The required output consists solely of the lines from the one containing "deck_transoms();" down to the one containing "if empty is", both included, each quoted exactly.

++++ RAW RECORDS

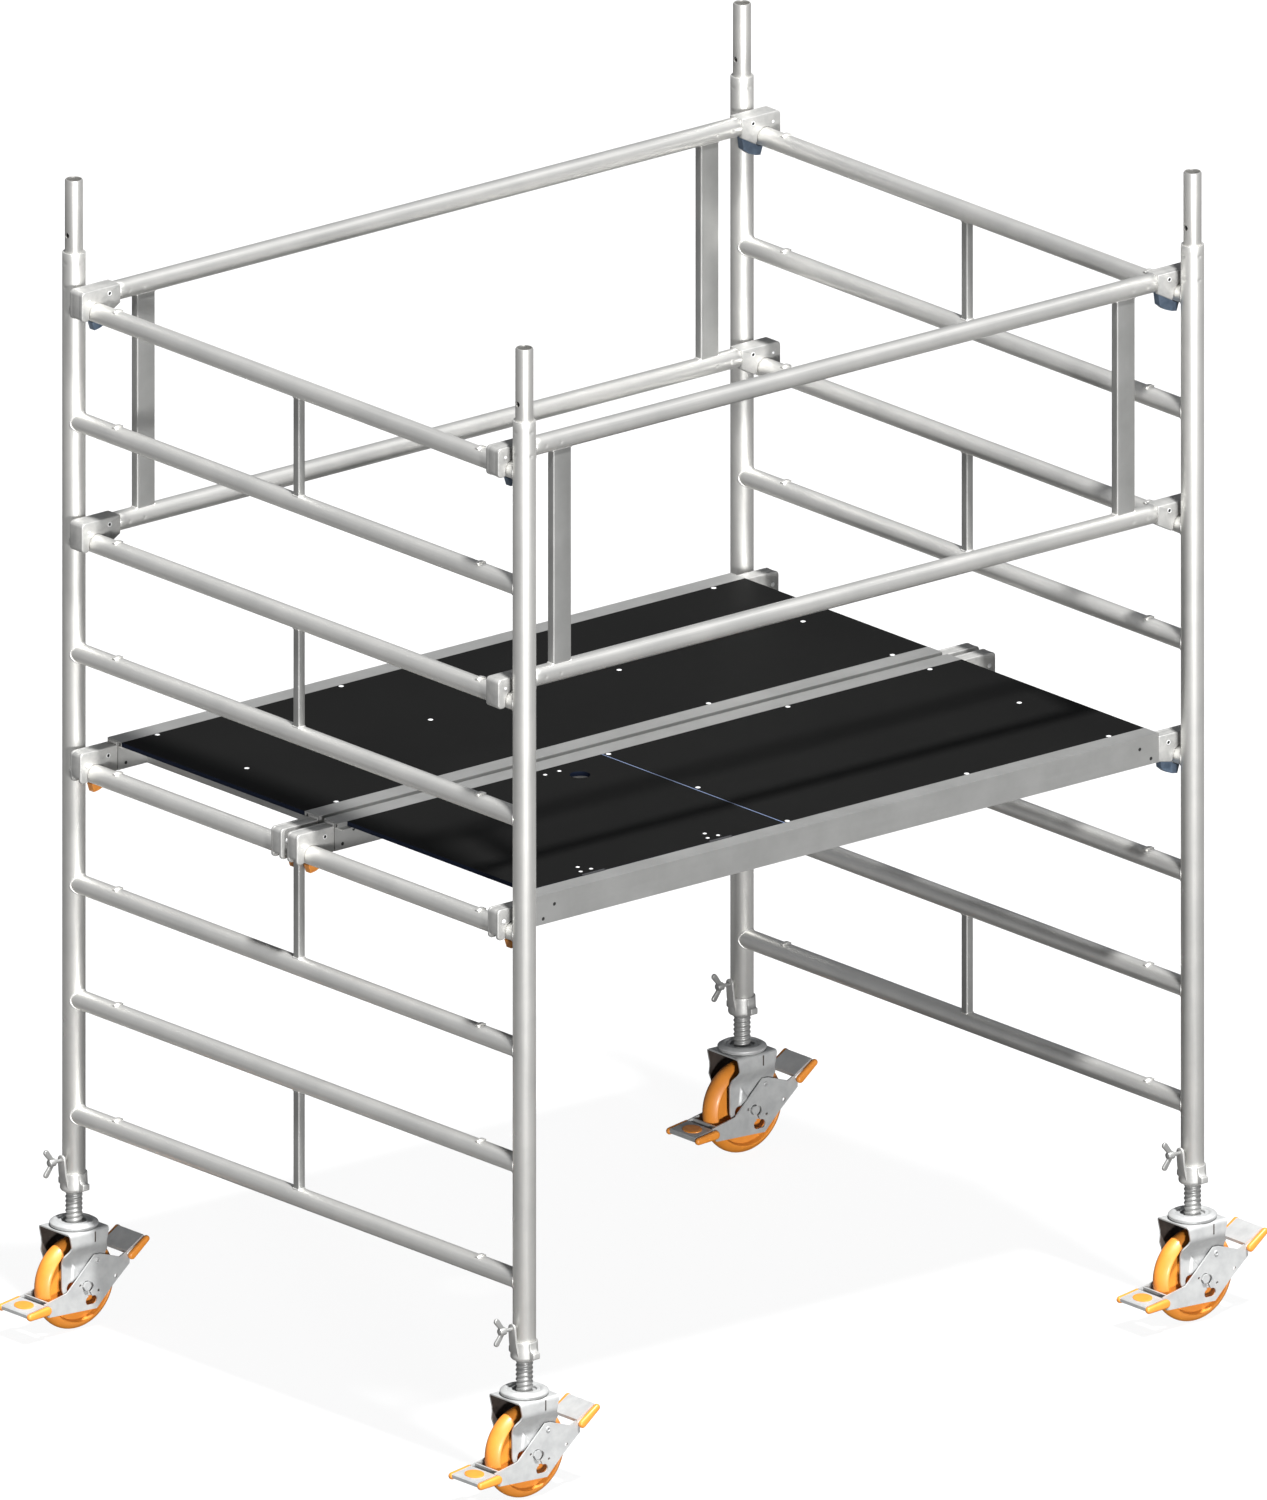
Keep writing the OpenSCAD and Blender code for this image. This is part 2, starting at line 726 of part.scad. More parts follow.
// Keyhole for the axle head: it lets the plate rock about its own pivot
module axle_slot() {
    translate([0, 0]) circle(r = 11);
    translate([9, -4.5]) circle(r = 11);
    polygon([[4.9, 9.9], [13.9, 5.4], [4.1, -14.4], [-4.9, -9.9]]);
    polygon([[-2, -8], [8, -8], [20, -34], [10, -34]]);
    for (x = [8, 20]) translate([x, -34]) circle(r = 9.5);
    translate([8, -43.5]) square([12, 19]);
}

// Orange foot pads: side caps on the pedal and on the release lever
module brake_pads() {
    cap_t = cap_out - plate_out;
    color(orange) translate([0, 0, axle_z]) {
        for (side = [-1, 1]) translate([0, side * (plate_out + cap_t / 2), 0]) {
            slab_y(cap_t) polygon(beside_wheel([[-163, -34], [-156, -26], [-109, -20], [-100, -25],
                [-100, -35], [-108, -41], [-156, -42]]));
            slab_y(cap_t) polygon(beside_wheel([[108, 38], [108, 52], [155, 79], [163, 76], [162, 68],
                [116, 35]]));
        }
        slab_y(50) polygon(beside_wheel([[-152, pedal_top(-152) + e], [-116, pedal_top(-116) + e],
            [-119, -19.5], [-134, -21], [-149, -24]]));
    }
}

module spindle_nut() {
    ear_x = 35;
    ear_top = nut_z + 82;
    color(cast) difference() {
        union() {
            cylinder_at(29, nut_z, nut_z + nut_base + collar_h);
            span_box([-9, -40.5, nut_z + 7], [9, 40.5, nut_z + 21]);
            span_box([-ear_x, -11, nut_z], [-24, 11, nut_z + nut_base + collar_h]);
            span_box([-ear_x, -11, nut_z], [-ear_x + 5, 11, wing_z]);
            translate([-ear_x + 2.5, 0, wing_z]) bar_x(11, 5);
        }
        cylinder_at(spindle_d / 2 + run_fit, nut_z - 1, nut_z + nut_base + 1);
        cylinder_at(post_d / 2 + seat_gap, nut_z + nut_base, ear_top);
        translate([-ear_x, 0, wing_z]) bar_x(4 + run_fit, 20);
    }
}

module wing_bolt() {
    tip = post_d / 2 + 0.4;
    color(zinc) translate([0, 0, wing_z]) {
        rotate([0, -90, 0]) {
            cylinder_at(4, tip, 56);
            cylinder_at(8.5, 50, 68);
        }
        for (side = [-1, 1]) {
            slab_y(5) polygon([[-54, side * 4], [-66, side * 4], [-80, side * 20], [-72, side * 27]]);
            translate([-75, 0, side * 24]) bar_y(6.5, 6);
        }
    }
}

module castor_at(c) {
    translate([c[1] * post_x, c[2] * post_y, 0]) children();
}

posts();
spigots();
rungs();
frame_struts();
guard_tubes();
guard_struts();
guard_claws();
deck_rails();
deck_transoms();
deck_claws();
deck_rivets();
far_deck_panel();
near_deck_panel();
hatch_hinge_fixed();
hatch_panel();
hatch_fittings();
for (i = [1:4]) {
    deck_catch(-1, deck_catch_ys[i - 1]);
    deck_catch(1, deck_catch_ys[i - 1]);
}
for (c = corners) {
    guard_catch(c);
    castor_at(c) spindle();
    castor_at(c) fork();
    castor_at(c) axle_bolt();
    castor_at(c) wheel();
    castor_at(c) brake_rocker();
    castor_at(c) brake_pads();
    castor_at(c) spindle_nut();
    castor_at(c) wing_bolt();
}
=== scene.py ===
import math
import bmesh
import bpy
import numpy as np
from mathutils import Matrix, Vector


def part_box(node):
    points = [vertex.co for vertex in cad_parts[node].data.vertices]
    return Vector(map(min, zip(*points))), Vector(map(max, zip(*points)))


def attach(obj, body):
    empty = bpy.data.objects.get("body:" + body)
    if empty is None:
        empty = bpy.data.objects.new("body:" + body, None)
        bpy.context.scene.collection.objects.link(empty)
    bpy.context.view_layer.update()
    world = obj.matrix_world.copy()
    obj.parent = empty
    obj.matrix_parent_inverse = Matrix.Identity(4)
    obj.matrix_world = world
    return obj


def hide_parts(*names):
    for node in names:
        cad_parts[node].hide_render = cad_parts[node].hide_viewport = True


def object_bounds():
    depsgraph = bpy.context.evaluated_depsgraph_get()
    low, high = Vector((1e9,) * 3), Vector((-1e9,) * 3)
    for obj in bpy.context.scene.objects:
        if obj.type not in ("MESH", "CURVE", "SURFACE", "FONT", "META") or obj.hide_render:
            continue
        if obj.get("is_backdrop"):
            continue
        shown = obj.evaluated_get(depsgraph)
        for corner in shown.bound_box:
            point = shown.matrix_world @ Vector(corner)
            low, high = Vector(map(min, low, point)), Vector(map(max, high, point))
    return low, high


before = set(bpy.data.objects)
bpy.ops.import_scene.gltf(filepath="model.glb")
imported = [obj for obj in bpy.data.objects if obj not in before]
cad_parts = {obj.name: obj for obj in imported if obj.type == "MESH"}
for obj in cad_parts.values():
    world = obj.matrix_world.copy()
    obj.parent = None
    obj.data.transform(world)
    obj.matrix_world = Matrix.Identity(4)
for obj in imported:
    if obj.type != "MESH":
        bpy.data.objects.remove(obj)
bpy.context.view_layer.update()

# ---- Studio ----
# A pale floor, through which legs that are screwed down below it still show, an even grey
# surround, a high key light and a low fill from the front, which draw bright bands on the tubes.
VIEW_AZIMUTH, VIEW_RISE = math.radians(-40), math.radians(18.32)
VIEW_HEIGHT = 3.082
VIEW_MIDDLE = Vector((0.0005, -0.0004, 1.2416))
FLOOR_HALF = 40.0

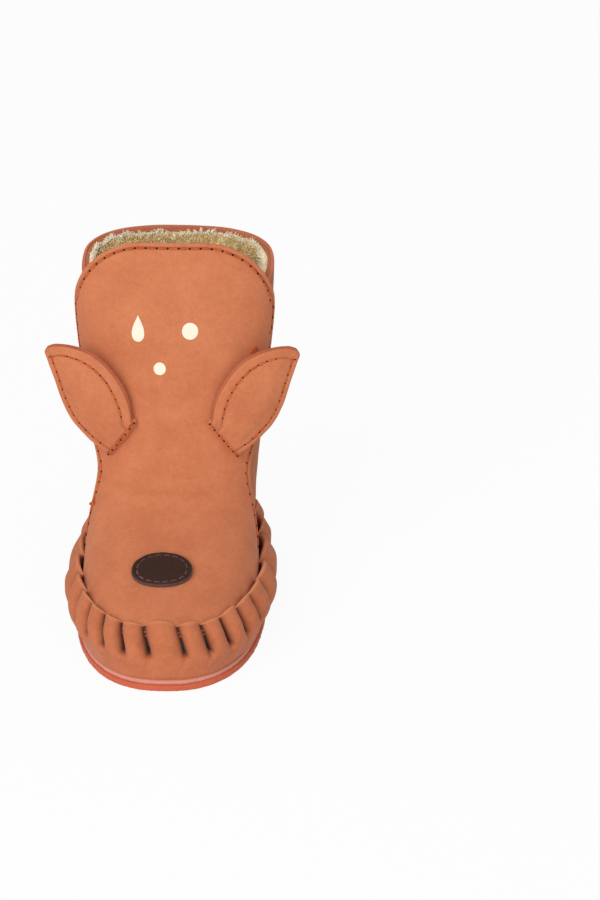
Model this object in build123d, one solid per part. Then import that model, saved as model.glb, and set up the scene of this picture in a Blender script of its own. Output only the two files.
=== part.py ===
"""Right-foot baby bootie: a soft leather moccasin with a high face panel, two ears and a pile lining.

Millimetres. +Z is up, the toe points along -Y, the outer (lateral) side is -X and the inner (medial) side is +X.
The origin is the middle of the outsole's ground face.
"""

import math
import os

from build123d import *

# ---- driving dimensions ----
LENGTH = 114.0  # outsole, toe to heel
OUTSOLE = 2.0
MIDSOLE = 1.2
MIDSOLE_INSET = 0.6
LEATHER = 1.2
PILE = 3.5  # lining, pressed
INSOLE_FOAM = 2.0
INSOLE_PILE = 3.0
PATCH = 0.7  # hook tape and loop tape
CLOSURE_AIR = 0.3
UNDER_AIR = 0.35  # slack between the panel and the quarter that runs under it
SEAM_BOTTOM = 14.0  # lower edge of the vamp and the quarter, tucked inside the gathered apron
GATHERS = 28  # folds round the apron
GATHER_DEPTH = 1.5
FACE_TOP = 116.5
FACE_HALF_WIDTH = 33.4
FACE_CORNER = 23.0
RIM_AT_BACK = 109.0
RIM_SLOPE = 0.54  # fall of the quarter's rim per millimetre towards the toe
FACING = 1.0
FACING_HEIGHT = 4.0
OVERLAP = 8.0  # how far the quarter runs under the panel
PATCH_BOTTOM, PATCH_TOP = 58.0, 90.0
FLAP_CLEARANCE = 0.4
WING_BOTTOM = 78.0  # the quarter's free wing under the flap, on the medial side
WING_BEHIND = 0.3
LINING_CLEARANCE = 0.5
SPOT = 0.25
NOSE_LENGTH, NOSE_WIDTH = 19.0, 12.6
NOSE_FROM_TOE, NOSE_ACROSS = 26.5, -1.5
THREAD = 0.3  # radius of the sewing thread
THREAD_LIFT = 0.03
STITCH, PITCH = 2.1, 3.0
EDGE_MARGIN = 1.5  # stitch row inside a panel's edge
EAR_LAYER = 1.1
EAR_BACK = -0.7  # the ear's back face, out from the plane through its hinge
TUCK_RADIUS = 1.2
TUCK_LENGTH = 15.5

SOLE_TOP = OUTSOLE + MIDSOLE
FLOOR = SOLE_TOP + LEATHER
LINING_BOTTOM = FLOOR + INSOLE_FOAM + INSOLE_PILE
CLOSURE_ROOM = 2 * PATCH + CLOSURE_AIR  # extra room on the lateral side for the hook and loop tapes
BALL, HEEL = 40.0, 100.0  # from the toe: the widest place, and where the heel's narrowing ends
ROUNDNESS = 2.5  # power of the rounded plan outlines
FAR = 150.0

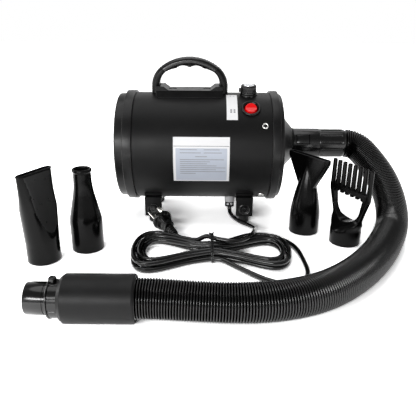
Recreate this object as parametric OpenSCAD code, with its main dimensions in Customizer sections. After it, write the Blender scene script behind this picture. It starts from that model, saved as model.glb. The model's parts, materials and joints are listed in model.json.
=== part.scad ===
// Barrel pet dryer: a motor barrel on four feet, a ribbed hose, four loose nozzles and a mains lead.
// X runs along the barrel towards its outlet, Y towards its back and Z up from the floor.
// The origin is on the floor, at the middle of the floor space of everything but hose and lead.

/* [Barrel] */
// Outer radius of the steel barrel
barrel_r = 88; // [80:1:106]
// Length of the barrel that shows between the end caps
barrel_len = 218; // [182:1:264]
// Thickness of the barrel's sheet
barrel_wall = 1.2; // [0.8:0.1:2]
// Gap between the floor and the underside of the barrel
ground_gap = 32.5; // [27:0.5:39]
// How far the sheet reaches into each end cap
shell_insert = 10; // [6:1:12]

/* [End caps] */
// How far a cap's ring stands proud of the barrel
ring_proud = 3; // [2:0.5:5]
// Width of the intake cap's ring
intake_ring_w = 14.5; // [13:0.5:20]
// Width of the outlet cap's ring
outlet_ring_w = 12.5; // [12:0.5:17]
// Width of the stepped drum outside the intake ring
intake_drum_w = 13.5; // [10:0.5:16]
// Width of the stepped drum outside the outlet ring
outlet_drum_w = 6.5; // [6:0.5:10]
// Radius of the rounding on a drum's edge
drum_round = 4; // [2:0.5:5]
// Wall of the moulded caps
cap_wall = 3; // [2:0.5:4]
// Radius of the air opening in the intake cap
intake_r = 70; // [58:1:76]
// Width of a slot in the intake grille
grille_slot = 3.4; // [2.5:0.1:3.8]
// Thickness of the filter pad
filter_t = 8; // [5:0.5:9]

/* [Outlet and hose connector] */
// Height of the outlet above the barrel's axis
outlet_rise = 5; // [0:0.5:8]
// Radius of the outlet neck
neck_r = 25.6; // [24:0.2:31]
// Radius of the spigot that the connector slides over
outlet_spigot_r = 21.5; // [19:0.1:22.5]
// Length of that spigot
outlet_spigot_len = 25; // [20:1:30]
// Wall of the outlet spigot
spigot_wall = 2.5; // [2:0.1:3]
// Outer radius of the connector
connector_r = 24.7; // [24.2:0.1:29]
// Length of the connector
connector_len = 43; // [36:0.5:50]
// Outer radius of the fluted cuff
cuff_r = 23.75; // [23:0.25:28]
// Length of the fluted cuff
cuff_len = 45.5; // [38:0.5:54]
// Number of flutes around the cuff
flutes = 12; // [8:1:16]

/* [Hose] */
// Outer radius of the hose over its ribs
hose_r = 23.75; // [20:0.25:24]
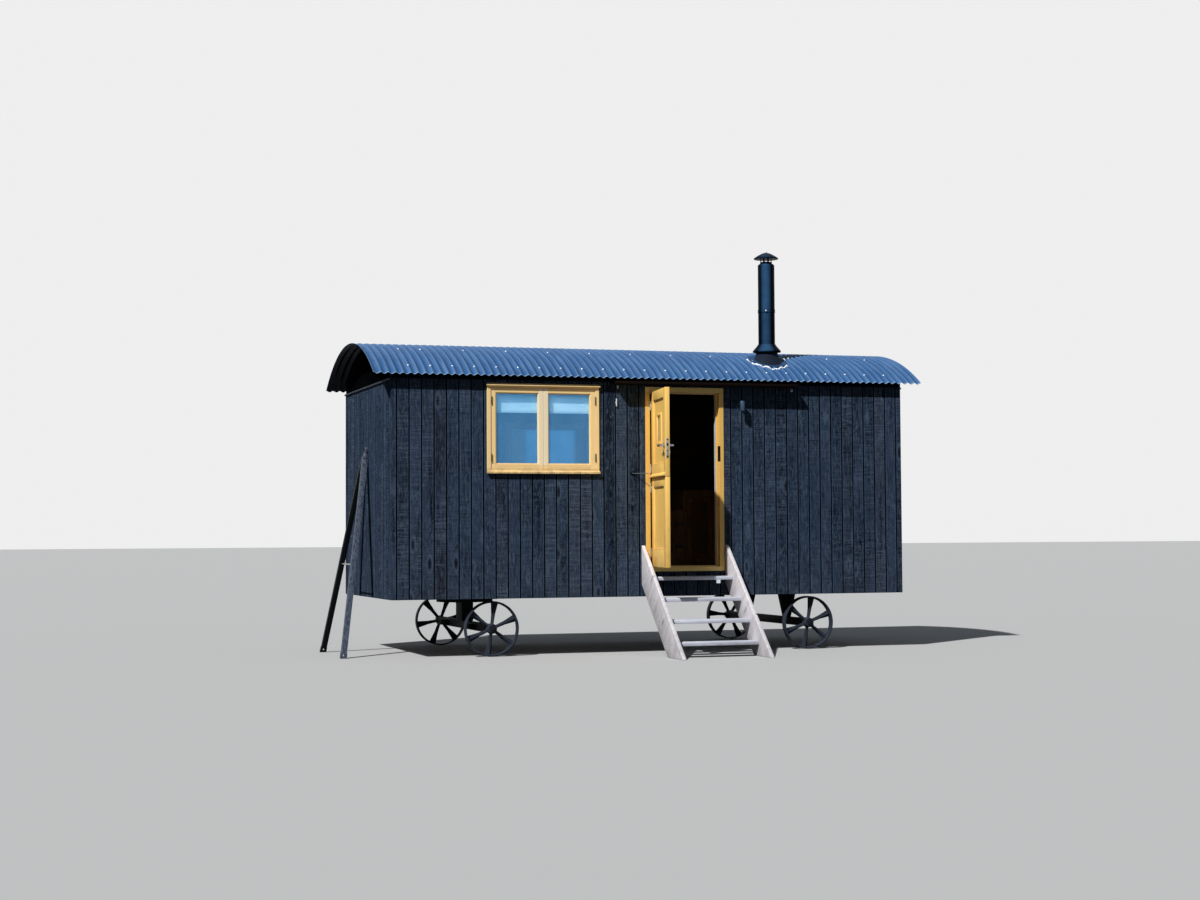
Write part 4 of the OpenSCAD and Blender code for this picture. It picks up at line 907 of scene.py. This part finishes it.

++++++++

**THE SOLUTION**.
deck_transoms();
deck_claws();
deck_rivets();
far_deck_panel();
near_deck_panel();
hatch_hinge_fixed();
hatch_panel();
hatch_fittings();
for (i = [1:4]) {
    deck_catch(-1, deck_catch_ys[i - 1]);
    deck_catch(1, deck_catch_ys[i - 1]);
}
for (c = corners) {
    guard_catch(c);
    castor_at(c) spindle();
    castor_at(c) fork();
    castor_at(c) axle_bolt();
    castor_at(c) wheel();
    castor_at(c) brake_rocker();
    castor_at(c) brake_pads();
    castor_at(c) spindle_nut();
    castor_at(c) wing_bolt();
}
=== scene.py ===
import math
import bmesh
import bpy
import numpy as np
from mathutils import Matrix, Vector


def part_box(node):
    points = [vertex.co for vertex in cad_parts[node].data.vertices]
    return Vector(map(min, zip(*points))), Vector(map(max, zip(*points)))


def attach(obj, body):
    empty = bpy.data.objects.get("body:" + body)
    if empty is None:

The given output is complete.